Ну, во-первых, солдат-мальчишек, которые каждый день ходят рядом со смертью и выполняют свою боевую задачу, их ни во что не ставят. Гуманитарка, которую собирают по всем школам Пскова, до солдат не доходит, всё «исчезает» в Ханкале. «Тыловые крысы», совсем обнаглевшие, шлют сотнями ящиков на продажу в Дагестан тушёнку, которая по документам должна быть в солдатском котле.

«Секретуткам» закрывают по 20 боевых дней в месяц — максимум сколько можно закрыть. А солдатам в горах по одному-два. Хули говорить, если все нормальные офицеры поувольнялись, остались одни алкаши да «шакалы». Маховик разложения и деградации армии с каждым днём набирает обороты.

Где та армия, которую боялись во всём мире?

Где ты, уважение к офицеру?

Сейчас на них смотрят в лучшем случае сочувственно, а то и презрительно.

Но я верю в возрождение Русской Армии, Русского Народа, Русской Нации!

Zig-Zag, Чечня, г. Энгиной, «Глиняная Горка»

Караул, в ружьё!

«Лимонка» № 267 февраль 2005 г.


Обычно о заступлении в караул нам сообщалось за сутки. На следующий день (пропуская зарядку и развод) мы шли в казарму. Готовиться, значит. С 9.30 до 11.00 учили статьи УГиКС (Устав, короче). Я помню его наизусть, поэтому писал письма или слушал радио без палева. Иногда молодые придурки-лейтенанты пытались наехать на меня за письма, но, обнаруживая мои познания устава, сразу переходили на дружественный тон. Потом лейтенанты уходили пить пиво. К сожалению, по ходу службы мне, в основном, попадались тупые командиры, но к ним на смену приходили ребята вообще улётные. Я ржал над ними, как Дубовицкая над шизофрениками из «Аншлага».

Наша рота заступала сразу в два караула, и в санчасть ходили по очереди. Приходим в санчасть. Двадцать три человека — все здоровые, ни одной царапины. Всем ставят в карточках «здоров» и идём обратно. В караул заступали «и косые, и хромые», но на проверку в санчасть, само собой, за них шли здоровые.

По возвращении в казарму готовили внешний вид. Я укладывался в полчаса, и падал спать. Сквозь дрёму слышал крик дневального. Это значит, что пришёл психолог. В одних трусах иду в «ленинскую комнату». Вот она — волосы дошираком растут, накрашенная вся.

— Здравствуйте! Я говорю вам: здравствуйте!
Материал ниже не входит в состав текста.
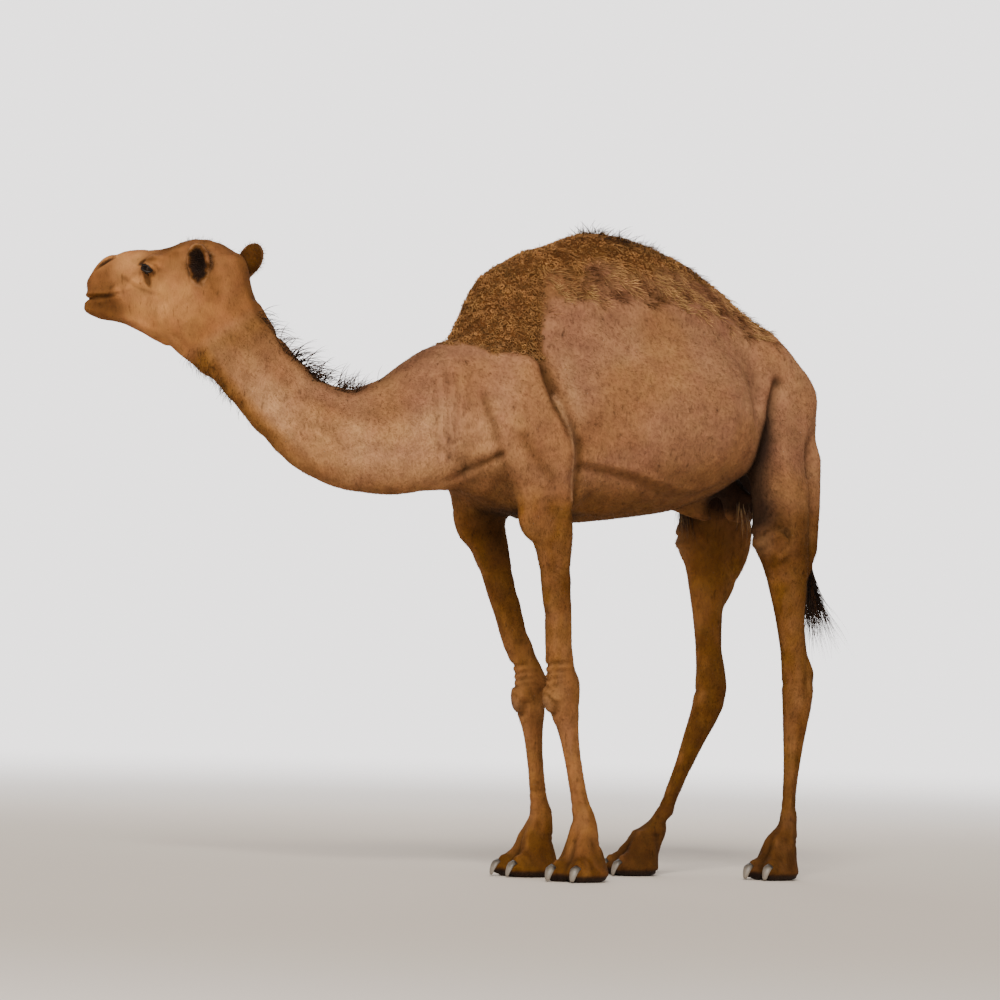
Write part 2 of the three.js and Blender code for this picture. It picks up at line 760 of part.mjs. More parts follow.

Ну, меня она последним вызовет, сука. Представляю, как убиваю её или как трахаю. Подхожу, представляюсь по полной нарочно, ведь эта тварь знает всю мою биографию. Делает кислую рожу, я делаю вид, что это не мой член торчит сквозь трусы. Раскладываю нелепые карточки. Так, для формальности — кому, как ни ей знать, что с моими показателями психологических тестов, можно идти в любую организацию. Всё. Теперь иду спать со спокойной душой.

Дневальный будит на обед, просыпается часть мозга, ответственная по всей видимости за еду. Подумав, она будит память. Память говорит, что в карауле жратвы тьма. Мозг вырубается. Через какое-то время ротный замполит начинает лично будить всех сам.

Выхожу «на улицу». На этой «улице» я жил полтора года, но названия её не запомнил — оно было смешное, и чисто формальное. Ощущение, что всё вокруг сейчас воспламенится от солнца. Полковая помойка воняет так, что воздух над ней можно потрогать руками. Пошли на обед.